A BETHE-SALPETER HARMONIC OSCILLATOR FERMION QUARK MODEL FOR MESONS

The purpose of the thesis is to provide a more realistic alternative to the many existing harmonic oscillator quark models while retaining some of the simplicity of their phenomenological versions.;The work divides naturally into three parts. The first part might be termed field theoretic bound state equation transformation theory. It contains a distillation and synthesis of material in the literature as well as some original results. The utility of the transformation theory is that it provides a means of obtaining Bethe-Salpeter amplitudes from the solutions of equations not of the Bethe-Salpeter variety.
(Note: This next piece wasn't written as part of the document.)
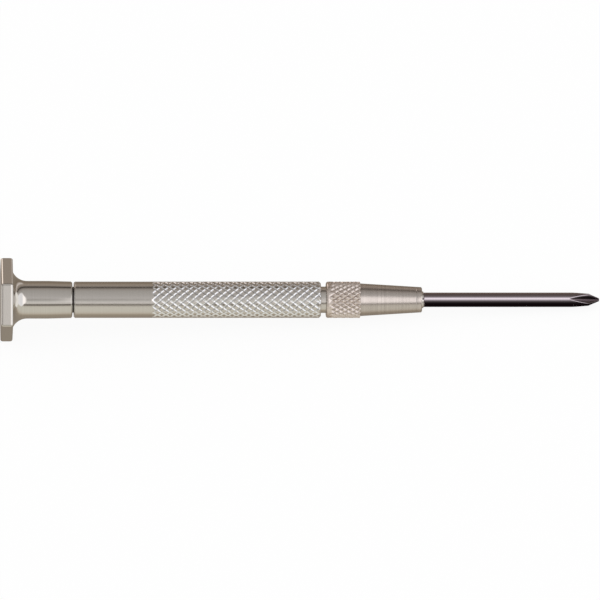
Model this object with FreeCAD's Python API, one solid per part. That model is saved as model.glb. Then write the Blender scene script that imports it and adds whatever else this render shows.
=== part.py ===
"""Watchmaker screwdriver with a swivelling hexagonal head, a collet chuck and a cross-point blade.

Units are mm. The tool lies along X: the finger face is at x = 0 and the point is at the +X end.
The axis of the tool is the X axis, and one flat of the hexagon faces down (-Z).
"""

import FreeCAD, Part
import math
import os

# Swivel head: hexagonal finger rest, concave flare and neck in one piece
HEAD_ACROSS_FLATS = 12.17
HEAD_THICK = 2.0
HEAD_BEVEL = 0.22
HEAD_CORNER_R = 0.45
FLARE_END_X = 4.4
FLARE_R = 2.6
NECK_R = 3.11
NECK_TAPER_X = 7.8
NECK_END_X = 11.85
NECK_END_R = 3.01
NECK_END_BEVEL = 0.2

# Swivel bearing: a pin pressed into the barrel, a ball at its end and a split wire ring
POST_R = 2.15
POST_START_X = 5.9
POST_END_X = 17.2
JOURNAL_GAP = 0.05
BALL_R = 1.0
BALL_X = 5.6
BALL_GAP = 0.03
RING_X = 9.0
RING_R = 2.22
RING_WIRE_R = 0.25
RING_SWEEP_DEG = 325
RING_GROOVE_R = 1.90
RING_GROOVE_WIDE = 0.60

# Barrel
BARREL_R = 3.0
BARREL_START_X = 12.10
BARREL_END_X = 52.90
BARREL_REAR_BEVEL = 0.20
BARREL_FRONT_BEVEL = 0.28
POST_BORE_END_X = 17.4
DRILL_POINT_DEG = 118

# Spigot on the front of the barrel. PILOT_R is the plain collar seen in the groove.
PILOT_R = 2.18
PILOT_END_X = 54.3
THREAD_R = 2.15
SPIGOT_END_X = 60.2
SPIGOT_BEVEL = 0.2
BLADE_BORE_R = 1.24
BLADE_BORE_START_X = 49.95
STEM_BORE_R = 1.70
STEM_BORE_START_X = 55.9

# Collet: stem in the spigot, collar against its end face, four slotted jaws with a front cone
COLLET_BORE_R = 1.21
COLLET_STEM_R = 1.66
COLLET_START_X = 56.1
COLLAR_R = 1.95
COLLAR_START_X = 60.25
COLLAR_END_X = 61.15
JAW_R = 1.70
JAW_CONE_START_X = 67.0
COLLET_TIP_R = 1.36
COLLET_END_X = 69.87
SLOT_WIDE = 0.30
SLOT_START_X = 62.0
SLOT_COUNT = 4

# Chuck nut: knurled ring, then a long cone
NUT_START_X = 53.76
NUT_REAR_BEVEL = 0.34
NUT_RING_R = 3.0
NUT_RING_END_X = 59.41
NUT_RING_BEVEL = 0.06
NUT_CONE_R = 2.70
NUT_END_R = 2.08
NUT_END_X = 69.63
NUT_FRONT_BEVEL = 0.14
NUT_BORE_R = 2.21
NUT_STEP_X = 61.35
NUT_NOSE_R = 1.76
NUT_TAPER_GAP = 0.03

# Blade
BLADE_R = 1.19
BLADE_START_X = 50.0
BLADE_TAIL_BEVEL = 0.15
POINT_CONE_X = 97.2
POINT_END_R = 0.29
BLADE_END_X = 98.95
FLUTE_COUNT = 4
FLUTE_TURN_DEG = 44.2
FLUTE_CUTTER_R = 18.3
FLUTE_CUTTER_X = 100.3
FLUTE_CORE_R = 0.07
FLUTE_HALF_ANGLE_DEG = 50
FLUTE_CUTTER_DEEP = 2.0

ORIGIN = FreeCAD.Vector(0, 0, 0)
X_AXIS = FreeCAD.Vector(1, 0, 0)
Y_AXIS = FreeCAD.Vector(0, 1, 0)


def at(x, r):
    """A point at x along the tool and r above its axis."""
    return FreeCAD.Vector(x, 0, r)


def spin(edges, degrees=360):
    """A solid of revolution about the tool's axis from the edges of a closed outline."""
    outline = Part.Wire(Part.__sortEdges__(edges))
    return Part.Face(outline).revolve(ORIGIN, X_AXIS, degrees)


def lines(points):
    """Straight edges through the (x, r) points, in order."""
    corners = [at(x, r) for x, r in points]
    return [Part.makeLine(a, b) for a, b in zip(corners, corners[1:])]


def turned(points):
    """A solid turned to the (x, r) points, closed along the axis."""
    closed = [(points[0][0], 0), *points, (points[-1][0], 0), (points[0][0], 0)]
    return spin(lines(closed))


def drilled(mouth_x, end_x, radius):
    """The space left by a drill that enters at mouth_x and reaches full width up to end_x."""
    depth = radius / math.tan(math.radians(DRILL_POINT_DEG / 2))
    toward = math.copysign(depth, end_x - mouth_x)
    outline = [(mouth_x, 0), (mouth_x, radius), (end_x, radius), (end_x + toward, 0), (mouth_x, 0)]
    return spin(lines(outline))


def rod(start_x, end_x, radius):
    """A plain cylinder along the tool's axis."""
    return Part.makeCylinder(radius, end_x - start_x, at(start_x, 0), X_AXIS)


def hexagonal_plate():
    """The finger rest: a hexagon with rounded corners and bevelled rims, one flat facing down."""
    across_corners = HEAD_ACROSS_FLATS / math.cos(math.pi / 6)
    angles = [math.radians(60 * i) for i in range(7)]
    corners = [FreeCAD.Vector(0, math.cos(a), math.sin(a)) * (across_corners / 2) for a in angles]
    plate = Part.Face(Part.makePolygon(corners)).extrude(X_AXIS * HEAD_THICK)
    corner_edges = [edge for edge in plate.Edges if edge.BoundBox.XLength > HEAD_THICK / 2]
    plate = plate.makeFillet(HEAD_CORNER_R, corner_edges)
    rims = [edge for edge in plate.Edges if edge.BoundBox.XLength < 1e-6]
    return plate.makeChamfer(HEAD_BEVEL, rims)


def head_flare():
    """The neck and the concave flare that joins it to the finger rest."""
    foot_r = NECK_R + FLARE_R - math.sqrt(FLARE_R**2 - (FLARE_END_X - HEAD_THICK) ** 2)
    half_way_x = (FLARE_END_X + HEAD_THICK) / 2
    half_way_r = NECK_R + FLARE_R - math.sqrt(FLARE_R**2 - (FLARE_END_X - half_way_x) ** 2)
    flare = Part.Arc(at(HEAD_THICK, foot_r), at(half_way_x, half_way_r), at(FLARE_END_X, NECK_R))
    outline = [
        (FLARE_END_X, NECK_R),
        (NECK_TAPER_X, NECK_R),
        (NECK_END_X - NECK_END_BEVEL, NECK_END_R),
        (NECK_END_X, NECK_END_R - NECK_END_BEVEL),
        (NECK_END_X, 0),
        (HEAD_THICK / 2, 0),
        (HEAD_THICK / 2, foot_r),
        (HEAD_THICK, foot_r),
    ]
    return spin([flare.toShape(), *lines(outline)])


def make_swivel_head():
    """The finger rest and neck, bored for the post and grooved for the retaining ring."""
    journal_bore = rod(BALL_X - BALL_R - BALL_GAP, NECK_END_X, POST_R + JOURNAL_GAP)
    ring_groove = rod(RING_X - RING_WIRE_R, RING_X + RING_WIRE_R, RING_R + RING_WIRE_R)
    head = hexagonal_plate().fuse(head_flare())
    return head.cut(journal_bore).cut(ring_groove).removeSplitter()


def make_swivel_post():
    """The pin that the head spins on, with a ring groove and a cone that seats the ball."""
    half_groove = RING_GROOVE_WIDE / 2
    bevel = 0.2
    post = turned(
        [
            (POST_START_X, POST_R - bevel),
            (POST_START_X + bevel, POST_R),
            (RING_X - half_groove, POST_R),
            (RING_X - half_groove, RING_GROOVE_R),
            (RING_X + half_groove, RING_GROOVE_R),
            (RING_X + half_groove, POST_R),
            (POST_END_X - bevel, POST_R),
            (POST_END_X, POST_R - bevel),
        ]
    )
    seat_bottom_x = BALL_X + BALL_R * math.sqrt(2)
    seat_r = seat_bottom_x - POST_START_X
    seat = Part.makeCone(seat_r, 0, seat_r, at(POST_START_X, 0), X_AXIS)
    return post.cut(seat)


def make_thrust_ball():
    """The ball between the end of the post and the bottom of the head's bore."""
    return Part.makeSphere(BALL_R, at(BALL_X, 0))


def make_retaining_ring():
    """The split wire ring that rides in the head and runs in the post's groove."""
    wire = Part.Wire(Part.makeCircle(RING_WIRE_R, at(RING_X, RING_R), Y_AXIS))
    return Part.Face(wire).revolve(ORIGIN, X_AXIS, RING_SWEEP_DEG)


def make_barrel():
    """The handle with its spigot, bored from behind for the post and from the front for the blade."""
    barrel = turned(
        [
            (BARREL_START_X, BARREL_R - BARREL_REAR_BEVEL),
            (BARREL_START_X + BARREL_REAR_BEVEL, BARREL_R),
            (BARREL_END_X - BARREL_FRONT_BEVEL, BARREL_R),
            (BARREL_END_X, BARREL_R - BARREL_FRONT_BEVEL),
            (BARREL_END_X, PILOT_R),
            (PILOT_END_X, PILOT_R),
            (PILOT_END_X, THREAD_R),
            (SPIGOT_END_X - SPIGOT_BEVEL, THREAD_R),
            (SPIGOT_END_X, THREAD_R - SPIGOT_BEVEL),
        ]
    )
    post_bore = drilled(BARREL_START_X, POST_BORE_END_X, POST_R)
    blade_bore = drilled(SPIGOT_END_X, BLADE_BORE_START_X, BLADE_BORE_R)
    stem_bore = rod(STEM_BORE_START_X, SPIGOT_END_X, STEM_BORE_R)
    return barrel.cut(post_bore).cut(blade_bore).cut(stem_bore)


def make_collet():
    """The slotted sleeve that grips the blade."""
    sleeve = turned(
        [
            (COLLET_START_X, COLLET_STEM_R),
            (COLLAR_START_X, COLLET_STEM_R),
            (COLLAR_START_X, COLLAR_R),
            (COLLAR_END_X, COLLAR_R),
            (COLLAR_END_X, JAW_R),
            (JAW_CONE_START_X, JAW_R),
            (COLLET_END_X, COLLET_TIP_R),
        ]
    )
    collet = sleeve.cut(rod(COLLET_START_X, COLLET_END_X, COLLET_BORE_R))
    length = COLLET_END_X - SLOT_START_X
    for i in range(SLOT_COUNT):
        slot = Part.makeBox(length, SLOT_WIDE, COLLAR_R, FreeCAD.Vector(SLOT_START_X, -SLOT_WIDE / 2, 0))
        slot.rotate(ORIGIN, X_AXIS, 360 / SLOT_COUNT * (i + 0.5))
        collet = collet.cut(slot)
    return collet


def make_chuck_nut():
    """The nut: a ring to grip and a cone whose nose squeezes the collet's jaws shut."""
    nut = turned(
        [
            (NUT_START_X, NUT_RING_R - NUT_REAR_BEVEL),
            (NUT_START_X + NUT_REAR_BEVEL, NUT_RING_R),
            (NUT_RING_END_X - NUT_RING_BEVEL, NUT_RING_R),
            (NUT_RING_END_X, NUT_RING_R - NUT_RING_BEVEL),
            (NUT_RING_END_X, NUT_CONE_R),
            (NUT_END_X - NUT_FRONT_BEVEL, NUT_END_R),
            (NUT_END_X, NUT_END_R - NUT_FRONT_BEVEL),
        ]
    )
    nose_end_r = COLLET_TIP_R + (COLLET_END_X - NUT_END_X) * cone_slope() + NUT_TAPER_GAP
    hollow = turned(
        [
            (NUT_START_X, NUT_BORE_R),
            (NUT_STEP_X, NUT_BORE_R),
            (NUT_STEP_X, NUT_NOSE_R),
            (JAW_CONE_START_X, NUT_NOSE_R),
            (JAW_CONE_START_X, JAW_R + NUT_TAPER_GAP),
            (NUT_END_X, nose_end_r),
        ]
    )
    return nut.cut(hollow)


def cone_slope():
    """How much the collet's front cone loses in radius per mm of length."""
    return (JAW_R - COLLET_TIP_R) / (COLLET_END_X - JAW_CONE_START_X)


def flute_cutter():
    """The V-edged milling cutter that leaves one flute of the cross point."""
    half_wide = FLUTE_CUTTER_DEEP * math.tan(math.radians(FLUTE_HALF_ANGLE_DEG))
    centre = at(FLUTE_CUTTER_X, FLUTE_CORE_R + FLUTE_CUTTER_R)
    root_z = FLUTE_CORE_R + FLUTE_CUTTER_DEEP
    corners = [
        FreeCAD.Vector(FLUTE_CUTTER_X, 0, FLUTE_CORE_R),
        FreeCAD.Vector(FLUTE_CUTTER_X, half_wide, root_z),
        FreeCAD.Vector(FLUTE_CUTTER_X, -half_wide, root_z),
        FreeCAD.Vector(FLUTE_CUTTER_X, 0, FLUTE_CORE_R),
    ]
    return Part.Face(Part.makePolygon(corners)).revolve(centre, Y_AXIS, 360)


def make_blade():
    """The round shank with its cross point."""
    blade = turned(
        [
            (BLADE_START_X, BLADE_R - BLADE_TAIL_BEVEL),
            (BLADE_START_X + BLADE_TAIL_BEVEL, BLADE_R),
            (POINT_CONE_X, BLADE_R),
            (BLADE_END_X, POINT_END_R),
        ]
    )
    for i in range(FLUTE_COUNT):
        cutter = flute_cutter()
        cutter.rotate(ORIGIN, X_AXIS, FLUTE_TURN_DEG + 360 / FLUTE_COUNT * i)
        blade = blade.cut(cutter)
    return blade


NODES = {
    "swivel_head": make_swivel_head,
    "swivel_post": make_swivel_post,
    "thrust_ball": make_thrust_ball,
    "retaining_ring": make_retaining_ring,
    "barrel": make_barrel,
    "collet": make_collet,
    "chuck_nut": make_chuck_nut,
    "blade": make_blade,
}

os.makedirs("parts", exist_ok=True)
for name, make in NODES.items():
    shape = make()
    shape.exportStep(f"parts/{name}.step")
    print(name, shape.ShapeType, len(shape.Solids), shape.isValid(), round(shape.Volume, 2))
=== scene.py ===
import math

import bmesh
import bpy
from mathutils import Matrix, Vector


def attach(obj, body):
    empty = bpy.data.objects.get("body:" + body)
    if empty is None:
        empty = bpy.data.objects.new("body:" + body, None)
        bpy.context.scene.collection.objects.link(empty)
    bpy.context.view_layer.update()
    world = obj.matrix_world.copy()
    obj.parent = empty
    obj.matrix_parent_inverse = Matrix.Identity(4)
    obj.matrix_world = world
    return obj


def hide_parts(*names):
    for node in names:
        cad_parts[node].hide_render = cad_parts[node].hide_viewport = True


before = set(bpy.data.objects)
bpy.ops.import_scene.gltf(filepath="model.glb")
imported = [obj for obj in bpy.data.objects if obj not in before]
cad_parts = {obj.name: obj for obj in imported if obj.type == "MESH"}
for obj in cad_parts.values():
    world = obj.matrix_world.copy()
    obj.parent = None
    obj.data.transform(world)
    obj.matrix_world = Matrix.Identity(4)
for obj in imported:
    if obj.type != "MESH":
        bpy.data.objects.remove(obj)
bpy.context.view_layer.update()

# Lengths below are in mm, like the solids. The tool lies along X with its finger face at x = 0.
MM = 0.001
STEPS_ROUND = 144
THIN_STEPS_ROUND = 96
EDGE_ROUND = 0.04
SHARP_DEG = 32

# Swivel head
HEX_APOTHEM = 6.085
HEX_THICK = 2.0
HEX_ROUND_LONG = 0.46
HEX_ROUND_DEEP = 0.26
HEX_CORNER_R = 0.45
HEX_STRIP = 0.03
FLARE_END_X = 4.4
FLARE_R = 2.6
FLARE_STEPS = 16
NECK_R = 3.11
NECK_STRIP = 0.2
NECK_TAPER_X = 7.8
NECK_END_X = 11.85
NECK_END_R = 3.01
NECK_END_BEVEL = 0.2
JOURNAL_R = 2.20
JOURNAL_BOTTOM_X = 4.57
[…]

While applications of the theory are numerous, it is pointed out that the theory provides a means of placing phenomenological models in a field theoretical context, thereby eliminating one of the major objections to such models.;The second part of the dissertation introduces and solves a new phenomenological two fermion bound state model equation. The solutions of this equation are sixteen component spinors whose components are linear combinations of the so-called covariant harmonic oscillator wave functions. The mass squared eigenvalues of this equation are consistent with linearly rising Regge trajectories. The model is therefore presumed to describe mesons.;The third part presents some applications of the aforementioned model. In particular, a field theoretic expression for the transition matrix element describing the photodisintegration of the deuteron is taken from the literature and adapted to yield a similar expression describing meson photodecay. The formalism found in the literature is further extended in order to obtain the field theoretic two photon quark-antiquark annihilation amplitude. The bound state equation transformation theory is applied to both problems in order to obtain the transition matrix elements in terms of the solutions of the aforementioned phenomenological bound state equation.;Some discussion of theoretical details and suggestions for further work are found in an appendix.